The timing of this is utter perfection. Passover is coming up, and Jesus enters Jerusalem on Lamb Selection Day - the day the people had to choose the lamb that they would sacrifice on Passover, the upcoming Friday. Jesus was presented as the lamb, and the people chose Him.
This is also the first time Jesus allows a crowd to get this riled up and to proclaim Him Messiah. Previously, He would not allow it, because He knew full well that it would push the Pharisees into arranging for His execution - and it was not yet God's time. But now, it is. And Jesus knows it.
Zechariah 9:9 "Rejoice greatly, O daughter of Zion, shout in triumph, O daughters..a daughter of Jerusalem, behold your king is coming to you. He is righteous and endowed with salvation. He's coming as a Savior, humble, mounted on a donkey, not just a donkey on a colt, the foal of a donkey."
Some more interesting facts from Ray Vanderlaan.....
The people were shouting "Hosannah" (seen in other gospels) which means "save us", or "deliver me", or "give me my freedom". The people were clearly expecting a conquering Messiah, not a suffering one.
And the palm branches...
The palm branches were the symbol of the Maccabees. They were nationalistic symbols, claiming the independence they’d enjoyed before the Roman conquest.
When Jesus says "the very stones would cry out", He was quoting scripture, but He was also teaching in the form of a remez - which means the scripture that was actually even more important were the verses immediately before or after.
Psalms 96, 98, and 148, and Isaiah 55:12 all refer to creation praising the Lord, some with specific Messianic emphasis.
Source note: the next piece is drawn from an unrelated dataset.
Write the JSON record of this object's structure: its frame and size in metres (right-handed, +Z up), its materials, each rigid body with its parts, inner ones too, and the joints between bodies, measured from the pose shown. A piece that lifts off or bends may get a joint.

And consider Habakkuk 2:9-11 and imagine what the Pharisees thought (who were very familiar with both the OT, and the remez method of teaching)
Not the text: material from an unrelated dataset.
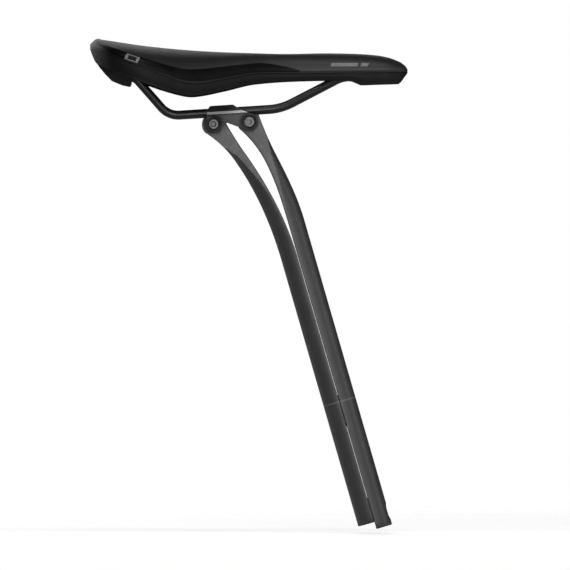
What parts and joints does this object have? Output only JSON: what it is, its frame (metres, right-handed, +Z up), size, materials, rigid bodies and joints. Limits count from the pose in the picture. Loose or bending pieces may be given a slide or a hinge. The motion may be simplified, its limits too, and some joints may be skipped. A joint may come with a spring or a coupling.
{
  "type": "suspension seatpost",
  "caption": "Bicycle seatpost split lengthwise into leaf springs that flex backwards under a floating clamp head, with a short saddle held by its rails.",
  "frame": {"origin": "on the post's axis at the insertion mark, the ring round the post that marks the least insertion", "axes": "+Z up and +X towards the saddle's nose with the post as fitted, its axis leaning back 16.1 degrees from +Z towards -X; +Y to the rider's left"},
  "size_m": [0.2578, 0.147, 0.3993],
  "materials": {
    "carbon": "satin carbon laminate",
    "pad": "glass-filled nylon",
    "steel": "satin stainless",
    "anodised": "dark anodised, bead blasted",
    "sleeve": "hard anodised, polished",
    "bush": "dry-running polymer",
    "rail": "black semi-gloss paint",
    "shell": "grained black nylon",
    "foam": "closed-cell foam",
    "cover": "satin microfibre",
    "panel": "gloss film"
  },
  "bodies": {
    "rear_half": {"rear_leaf_shank": "carbon", "collar_pad": "pad", "foot_pad": "pad", "adjust_screw": "steel", "adjust_washer": "steel", "adjust_nut": "steel"},
    "front_half": {"front_leaf_shank": "carbon"},
    "rear_blade": {"rear_leaf_blade": "carbon", "rear_bush_right": "bush", "rear_bush_left": "bush"},
    "front_blade": {"front_leaf_blade": "carbon", "front_bush_right": "bush", "front_bush_left": "bush"},
    "head": {"head_core": "anodised", "right_side_clamp": "anodised", "left_side_clamp": "anodised", "rear_clamp_bolt": "steel", "front_clamp_bolt": "steel", "rear_bolt_washer": "steel", "front_bolt_washer": "steel", "rear_clamp_nut": "steel", "front_clamp_nut": "steel", "rear_pivot_sleeve": "sleeve", "front_pivot_sleeve": "sleeve"},
    "saddle": {"right_rail": "rail", "left_rail": "rail", "right_rear_socket": "shell", "left_rear_socket": "shell", "nose_socket": "shell", "saddle_shell": "shell", "saddle_foam": "foam", "saddle_cover": "cover", "right_side_panel": "panel", "left_side_panel": "panel"}
  },
  "joints": [
    {"name": "leaf_flex", "type": "hinge", "parent": "rear_half", "child": "rear_blade", "pos_m": [0.01153, 0, 0.00333], "axis": [0, -1, 0], "range_deg": [0, 4.6], "stiffness_Nm_per_rad": 1100},
    {"name": "tilt_adjust", "type": "slide", "parent": "rear_half", "child": "front_half", "axis": [-0.2773, 0, 0.9608], "range_m": [-0.002, 0.002]},
    {"name": "front_leaf_flex", "type": "hinge", "parent": "front_half", "child": "front_blade", "pos_m": [0.01153, 0, 0.00333], "axis": [0, -1, 0], "range_deg": [0, 4.6]},
    {"name": "head_tilt", "type": "hinge", "parent": "rear_blade", "child": "head", "pos_m": [-0.10279, 0, 0.22631], "axis": [0, -1, 0], "range_deg": [-4.02, 4.02]},
    {"name": "saddle_slide", "type": "slide", "parent": "head", "child": "saddle", "axis": [0.998, 0, 0.0628], "range_m": [-0.02, 0.02]}
  ],
  "couplings": [
    {"joint": "front_leaf_flex", "follows": "leaf_flex", "ratio": 1},
    {"joint": "head_tilt", "follows": "tilt_adjust", "rad_per_m": 35}
  ]
}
"Woe to him who gets evil gain for his house, to set his nest on high, to be safe from the reach of harm! You have devised shame for your house by cutting off many peoples; you have forfeited your life. For the stone will cry out from the wall, and the beam from the woodwork respond.
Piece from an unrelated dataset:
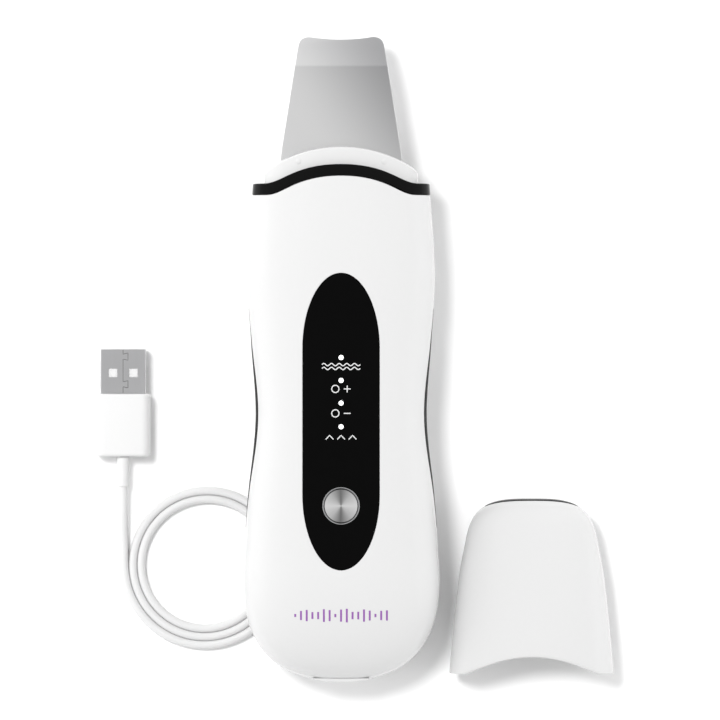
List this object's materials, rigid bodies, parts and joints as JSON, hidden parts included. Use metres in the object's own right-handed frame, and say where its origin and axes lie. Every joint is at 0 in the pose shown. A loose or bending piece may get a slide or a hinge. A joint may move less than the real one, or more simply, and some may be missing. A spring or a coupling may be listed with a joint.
{
  "type": "skin scrubber",
  "caption": "Hand-held ultrasonic facial spatula with a waisted white body, dark oval control panel, steel blade, lift-off blade cap and a coiled charging lead.",
  "frame": {"origin": "on the flat of the back, below the middle of the waist, on the centre line", "axes": "+Y along the handset from the chin to the blade, +X to the right of the control panel, +Z out of the panel, away from the surface it lies on"},
  "size_m": [0.1366, 0.1697, 0.0257],
  "materials": {
    "white_shell": "glossy",
    "black_gloss": "glossy",
    "blade_steel": "fine brushed, near mirror",
    "silicone": "satin",
    "inner_plastic": "moulded",
    "screw_steel": "machined",
    "ceramic": "fired ceramic with silvered faces",
    "adhesive": "film",
    "lamp_white": "clear window, lit white",
    "foam": "closed-cell foam",
    "button_steel": "turned, spun highlight",
    "board": "solder mask",
    "chip": "moulded",
    "capacitor": "sleeved can",
    "ferrite": "fired ferrite",
    "copper": "enamelled copper wire",
    "battery_foil": "laminated foil pouch",
    "wire": "insulated",
    "electrode": "conductive, dark metallic",
    "cord": "soft jacket",
    "plug_metal": "plated",
    "plug_insulator": "moulded",
    "contact_gold": "gold plated",
    "plug_plastic": "soft moulded"
  },
  "bodies": {
    "handset": {"front_shell": "white_shell", "rear_shell": "white_shell", "shoulder_band": "black_gloss", "nose_collar": "white_shell", "spatula_blade": "blade_steel", "blade_gasket": "silicone", "blade_clamp": "inner_plastic", "clamp_screws": "screw_steel", "piezo_discs": "ceramic", "control_panel": "black_gloss", "panel_adhesive": "adhesive", "light_guides": "lamp_white", "status_leds": "lamp_white", "light_shield": "foam", "button_ring": "button_steel", "switch_body": "inner_plastic", "main_board": "board", "board_screws": "screw_steel", "case_screws": "screw_steel", "controller_chip": "chip", "capacitors": "capacitor", "drive_transformer": "ferrite", "transformer_winding": "copper", "battery_cell": "battery_foil", "battery_foam": "foam", "charge_board": "board", "charger_chip": "chip", "usb_socket": "plug_metal", "drive_wires": "wire", "battery_wires": "wire", "side_electrode_left": "electrode", "side_electrode_right": "electrode"},
    "button": {"button_cap": "button_steel"},
    "plunger": {"switch_plunger": "inner_plastic"},
    "port_flap": {"port_cover": "silicone"},
    "blade_cap": {"cap_shell": "white_shell", "cap_top_strip": "black_gloss"},
    "charging_lead": {"cord_coil": "cord", "cord_lead": "cord", "cord_tail": "cord", "usb_plug_shell": "plug_metal", "usb_plug_tongue": "plug_insulator", "usb_plug_contacts": "contact_gold", "usb_plug_overmould": "plug_plastic", "usb_plug_relief": "plug_plastic", "micro_plug_relief": "plug_plastic", "micro_plug_overmould": "plug_plastic", "micro_plug_shell": "plug_metal"}
  },
  "joints": [
    {"name": "button_press", "type": "slide", "parent": "handset", "child": "button", "axis": [0, 0, -1], "range_m": [0, 0.00035], "stiffness_N_per_m": 2000, "springref_m": -0.0001},
    {"name": "plunger_press", "type": "slide", "parent": "handset", "child": "plunger", "axis": [0, 0, -1], "range_m": [0, 0.00035]},
    {"name": "port_cover_hinge", "type": "hinge", "parent": "handset", "child": "port_flap", "pos_m": [0, -0.06875, 0.0113], "axis": [1, 0, 0], "range_deg": [0, 110]},
    {"name": "cap_lift", "type": "slide", "parent": "handset", "child": "blade_cap", "axis": [0, 0, 1], "range_m": [0, 0.08]},
    {"name": "lead_slide", "type": "slide", "parent": "handset", "child": "charging_lead", "axis": [-1, 0, 0], "range_m": [0, 0.06]}
  ],
  "couplings": [
    {"joint": "plunger_press", "follows": "button_press", "ratio": 1}
  ]
}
MacArthur speaks to this as well.....
The opposition to Jesus was so strong that even after the resurrection from the dead, the praise of Jesus was never raised in the city of Jerusalem, or in the land of Israel, except among the few thousand who were saved. When Jerusalem grew silent, Jesus said, “The stones will cry out.” Cry out, krazo, scream..future tense...when in the future these people become silent, in the future the stones will scream. Screaming stones? What is that? What is that? It’s more than just the expression of praise from some inanimate object, as if God is to be praised by His creation...far more than that. In fact, in the little prophecy of Habakkuk, chapter 2, we have a very good parallel. In the prophecy of Habakkuk we have a statement of judgment on the Chaldeans...the Chaldeans, the wicked, pagan Chaldeans. And the Chaldeans had basically prospered as a society, but they had prospered at the expense of other nations, they had prospered by extortion, they had prospered by usury, charging exorbitant interest rate, they had prospered by murder and bloodshed. They had literally built their towns and cities by the sacrifice and the slaughter and the abuse of other people. So Habakkuk, the prophet, is given a message from God of judgment against them. I just want to pick out one verse, that is in verse 11. “Surely the stone will cry out from the wall and the rafter will answer it from the framework.” Then verse 12, “Woe to him who builds a city with bloodshed and founds a town with violence.” The stones in the houses and the buildings that they built were symbols of their wickedness. The walls of their houses and the timbers of their roofs plundered from others gained by bloodshed and usury, scream of their wickedness, scream of their guilt. And Jesus is saying the same thing here.